-- Start Records for this task --

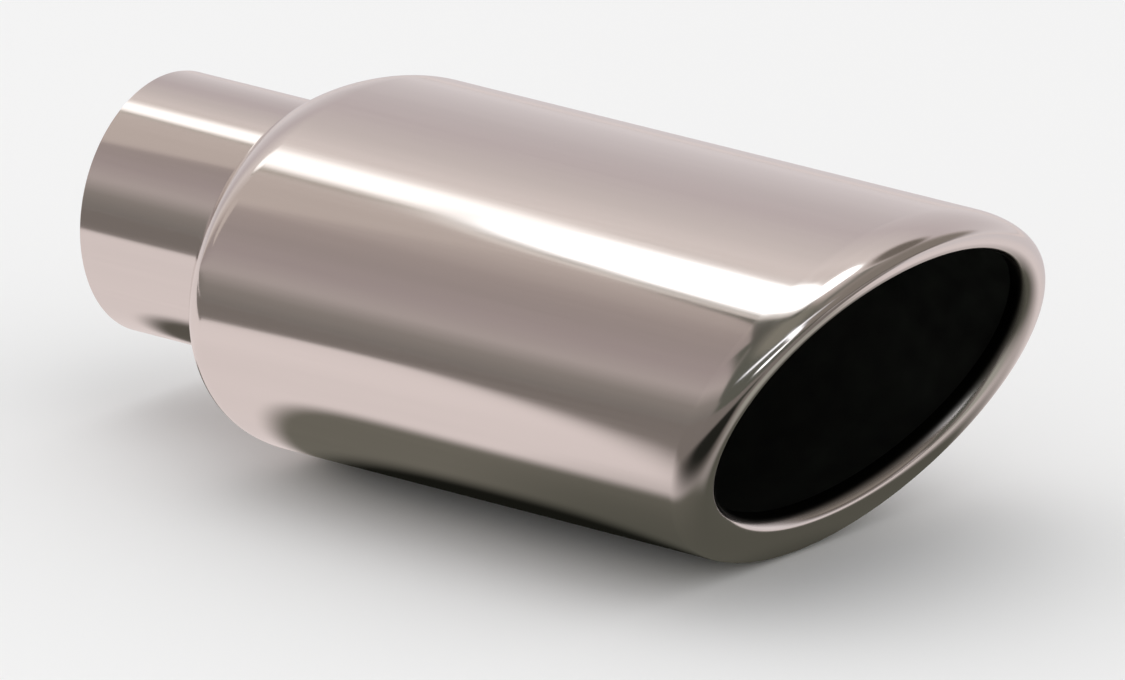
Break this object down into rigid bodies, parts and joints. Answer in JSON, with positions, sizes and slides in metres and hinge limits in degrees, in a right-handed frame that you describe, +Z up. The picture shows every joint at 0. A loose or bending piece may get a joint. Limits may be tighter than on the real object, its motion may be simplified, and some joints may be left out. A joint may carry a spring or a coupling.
{
  "type": "exhaust tip",
  "caption": "Slash-cut exhaust tip: a polished oval tube with a rolled lip, stepping down over a domed shoulder to a round inlet tube that slips over a tailpipe.",
  "frame": {"origin": "centre of the inlet end of the round bore", "axes": "+X along the bore and the gas path towards the outlet, +Z up with the top of the slanted mouth foremost, +Y across"},
  "size_m": [0.2286, 0.1202, 0.0852],
  "materials": {
    "polished_steel": "mirror-polished stainless steel",
    "weld_metal": "as-welded stainless steel, lightly heat-tinted"
  },
  "bodies": {
    "root": {"outer_shell": "polished_steel", "inlet_tube": "polished_steel", "weld_bead": "weld_metal"}
  },
  "joints": []
}
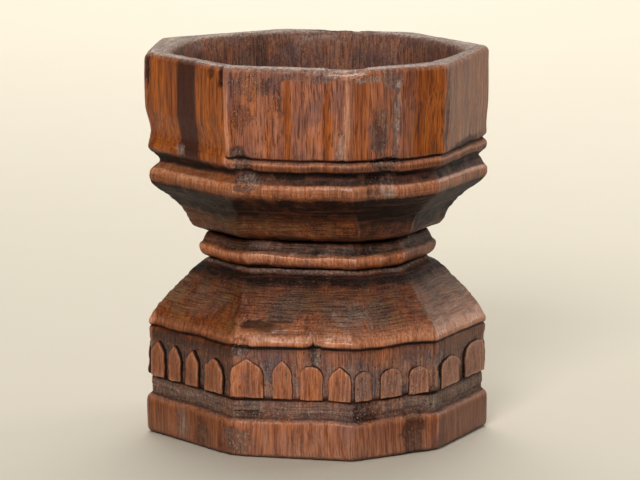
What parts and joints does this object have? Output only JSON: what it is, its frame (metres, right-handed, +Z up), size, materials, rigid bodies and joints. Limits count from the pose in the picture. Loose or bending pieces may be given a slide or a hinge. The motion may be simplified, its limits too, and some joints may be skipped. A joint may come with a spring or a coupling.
{
  "type": "carved wooden goblet",
  "caption": "Hand-carved octagonal wooden goblet: deep bowl with collar moulding, waist ring, and a spreading foot with a carved arcade band above a plinth.",
  "frame": {"origin": "centre of the flat base, at the level it stands on", "axes": "+Z up through the middle of the bowl; -Y the front; +X the right-hand side seen from the front"},
  "size_m": [0.1353, 0.1321, 0.15],
  "materials": {
    "bowl_wood": "old waxed hardwood, dark in the hollows",
    "waist_wood": "old waxed hardwood, worn bright on the edge",
    "foot_wood": "old waxed hardwood, dark in the carving",
    "wedge_wood": "dull oiled hardwood end"
  },
  "bodies": {
    "root": {"cup": "bowl_wood", "knop_ring": "waist_wood", "foot": "foot_wood", "tenon_wedge": "wedge_wood"}
  },
  "joints": []
}
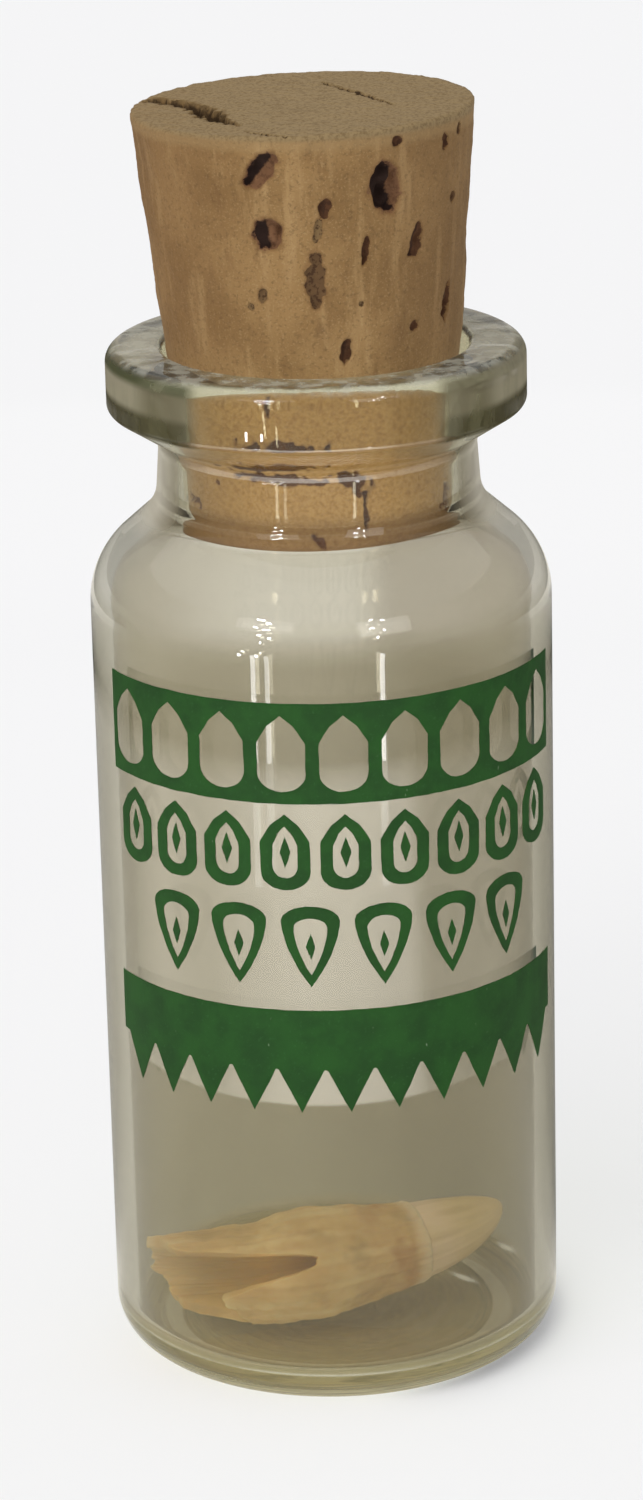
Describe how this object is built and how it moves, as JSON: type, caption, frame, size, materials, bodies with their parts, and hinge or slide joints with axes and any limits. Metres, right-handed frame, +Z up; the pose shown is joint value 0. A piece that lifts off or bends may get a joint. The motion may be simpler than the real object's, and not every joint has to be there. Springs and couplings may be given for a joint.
{
  "type": "alligator tooth in bottle",
  "caption": "Corked clear glass bottle with a hollow-rooted alligator tooth lying across its floor, kept as a souvenir.",
  "frame": {"origin": "centre of the bottle's foot ring, on the surface that it stands on", "axes": "+Z up the bottle's axis, -Y to the front, +X to the right seen from the front; the tooth's open root points to -X"},
  "size_m": [0.022, 0.022, 0.0616],
  "materials": {
    "soda_lime_glass": "clear pressed soda-lime glass with a faint green cast",
    "natural_cork": "natural bark cork, sanded, with open lenticels",
    "root_cementum": "dry cementum and dentine, matt cream to ochre",
    "crown_enamel": "dry enamel, satin"
  },
  "bodies": {
    "root": {"bottle_glass": "soda_lime_glass", "cork_stopper": "natural_cork", "tooth_root": "root_cementum", "tooth_crown": "crown_enamel"}
  },
  "joints": []
}
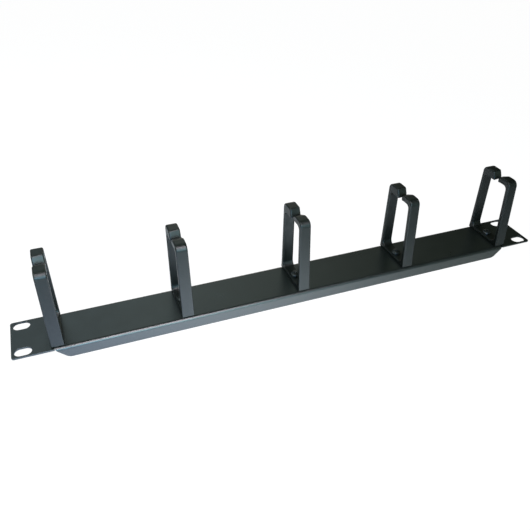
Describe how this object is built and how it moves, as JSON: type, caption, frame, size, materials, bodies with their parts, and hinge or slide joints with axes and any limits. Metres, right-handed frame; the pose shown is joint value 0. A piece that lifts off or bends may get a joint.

-- End Records for this task --

Directive
Write the listing out again, exactly as shown above.

Expected answer
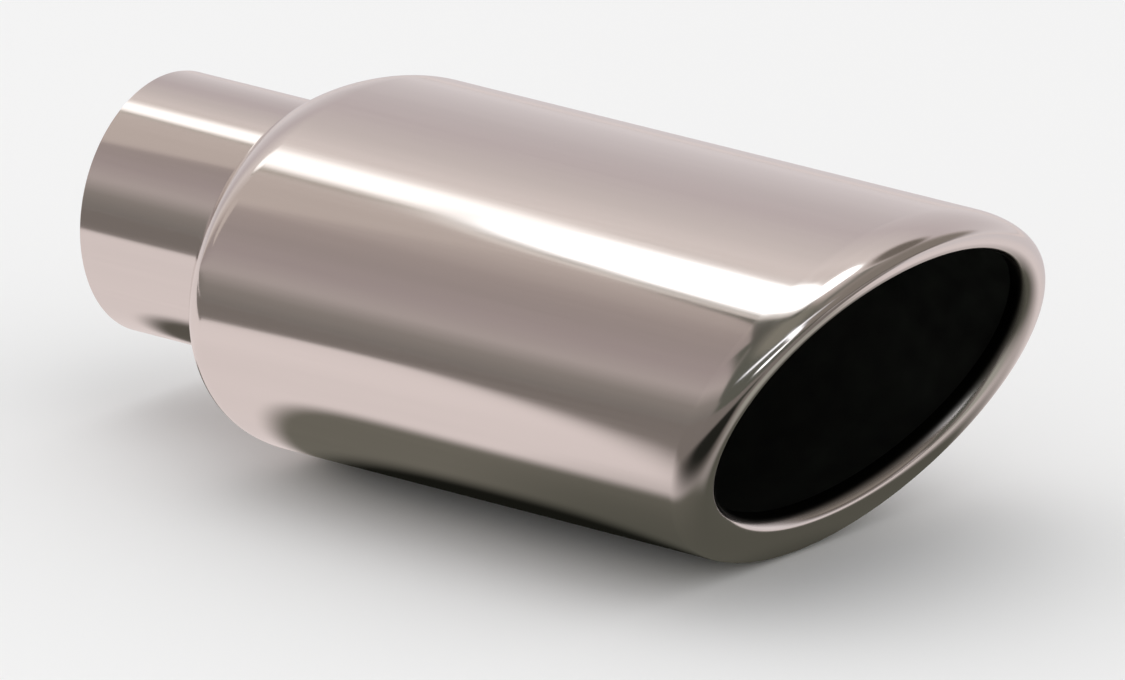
Break this object down into rigid bodies, parts and joints. Answer in JSON, with positions, sizes and slides in metres and hinge limits in degrees, in a right-handed frame that you describe, +Z up. The picture shows every joint at 0. A loose or bending piece may get a joint. Limits may be tighter than on the real object, its motion may be simplified, and some joints may be left out. A joint may carry a spring or a coupling.
{
  "type": "exhaust tip",
  "caption": "Slash-cut exhaust tip: a polished oval tube with a rolled lip, stepping down over a domed shoulder to a round inlet tube that slips over a tailpipe.",
  "frame": {"origin": "centre of the inlet end of the round bore", "axes": "+X along the bore and the gas path towards the outlet, +Z up with the top of the slanted mouth foremost, +Y across"},
  "size_m": [0.2286, 0.1202, 0.0852],
  "materials": {
    "polished_steel": "mirror-polished stainless steel",
    "weld_metal": "as-welded stainless steel, lightly heat-tinted"
  },
  "bodies": {
    "root": {"outer_shell": "polished_steel", "inlet_tube": "polished_steel", "weld_bead": "weld_metal"}
  },
  "joints": []
}
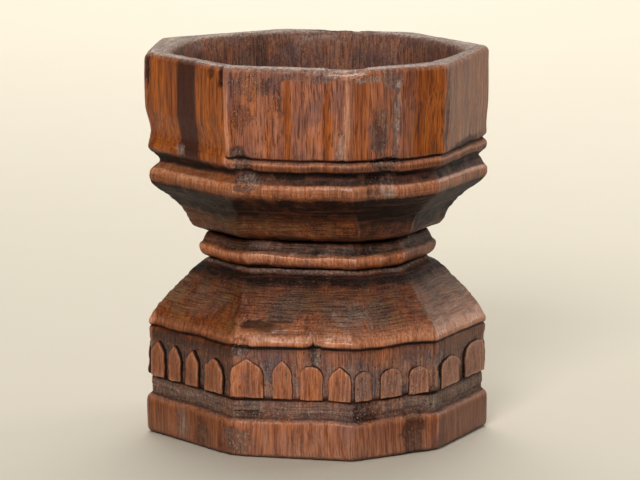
What parts and joints does this object have? Output only JSON: what it is, its frame (metres, right-handed, +Z up), size, materials, rigid bodies and joints. Limits count from the pose in the picture. Loose or bending pieces may be given a slide or a hinge. The motion may be simplified, its limits too, and some joints may be skipped. A joint may come with a spring or a coupling.
{
  "type": "carved wooden goblet",
  "caption": "Hand-carved octagonal wooden goblet: deep bowl with collar moulding, waist ring, and a spreading foot with a carved arcade band above a plinth.",
  "frame": {"origin": "centre of the flat base, at the level it stands on", "axes": "+Z up through the middle of the bowl; -Y the front; +X the right-hand side seen from the front"},
  "size_m": [0.1353, 0.1321, 0.15],
  "materials": {
    "bowl_wood": "old waxed hardwood, dark in the hollows",
    "waist_wood": "old waxed hardwood, worn bright on the edge",
    "foot_wood": "old waxed hardwood, dark in the carving",
    "wedge_wood": "dull oiled hardwood end"
  },
  "bodies": {
    "root": {"cup": "bowl_wood", "knop_ring": "waist_wood", "foot": "foot_wood", "tenon_wedge": "wedge_wood"}
  },
  "joints": []
}
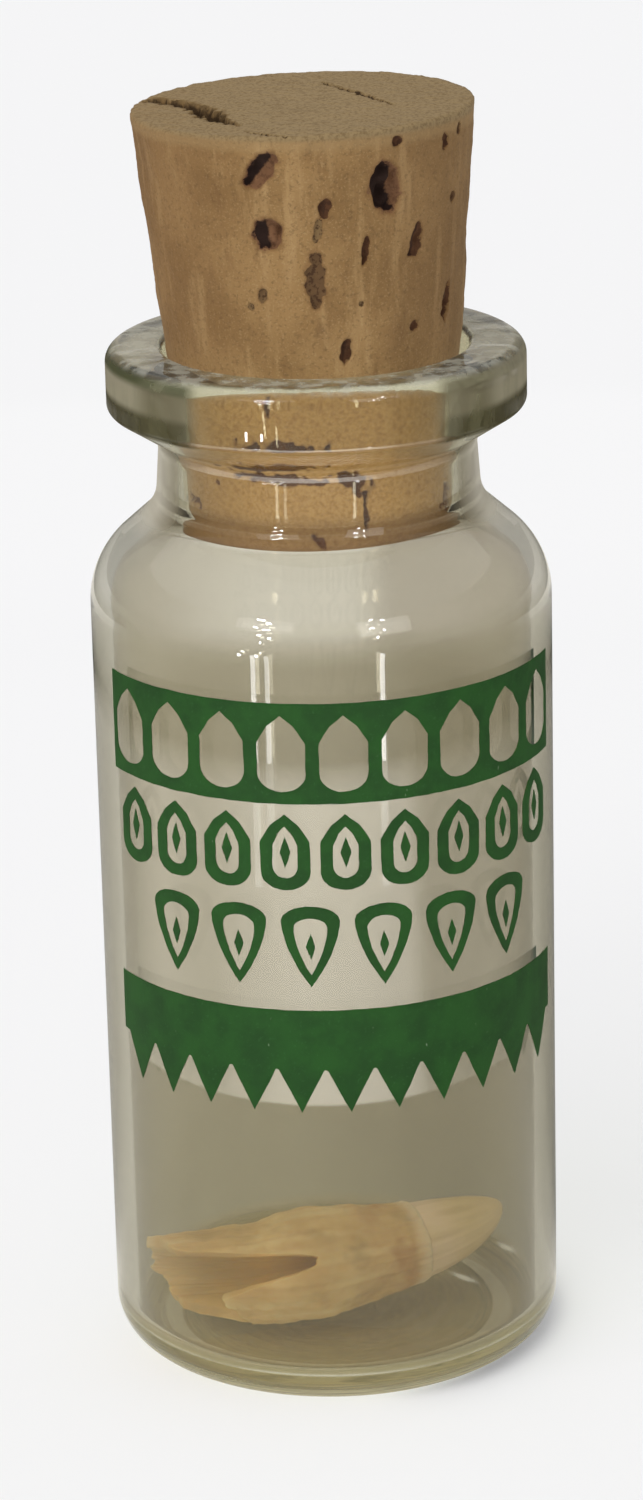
Describe how this object is built and how it moves, as JSON: type, caption, frame, size, materials, bodies with their parts, and hinge or slide joints with axes and any limits. Metres, right-handed frame, +Z up; the pose shown is joint value 0. A piece that lifts off or bends may get a joint. The motion may be simpler than the real object's, and not every joint has to be there. Springs and couplings may be given for a joint.
{
  "type": "alligator tooth in bottle",
  "caption": "Corked clear glass bottle with a hollow-rooted alligator tooth lying across its floor, kept as a souvenir.",
  "frame": {"origin": "centre of the bottle's foot ring, on the surface that it stands on", "axes": "+Z up the bottle's axis, -Y to the front, +X to the right seen from the front; the tooth's open root points to -X"},
  "size_m": [0.022, 0.022, 0.0616],
  "materials": {
    "soda_lime_glass": "clear pressed soda-lime glass with a faint green cast",
    "natural_cork": "natural bark cork, sanded, with open lenticels",
    "root_cementum": "dry cementum and dentine, matt cream to ochre",
    "crown_enamel": "dry enamel, satin"
  },
  "bodies": {
    "root": {"bottle_glass": "soda_lime_glass", "cork_stopper": "natural_cork", "tooth_root": "root_cementum", "tooth_crown": "crown_enamel"}
  },
  "joints": []
}
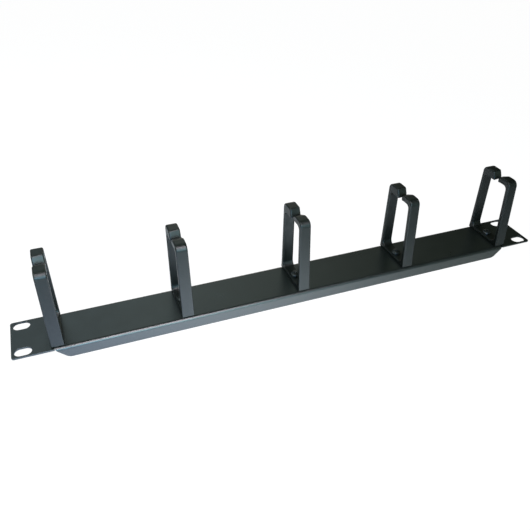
Describe how this object is built and how it moves, as JSON: type, caption, frame, size, materials, bodies with their parts, and hinge or slide joints with axes and any limits. Metres, right-handed frame; the pose shown is joint value 0. A piece that lifts off or bends may get a joint.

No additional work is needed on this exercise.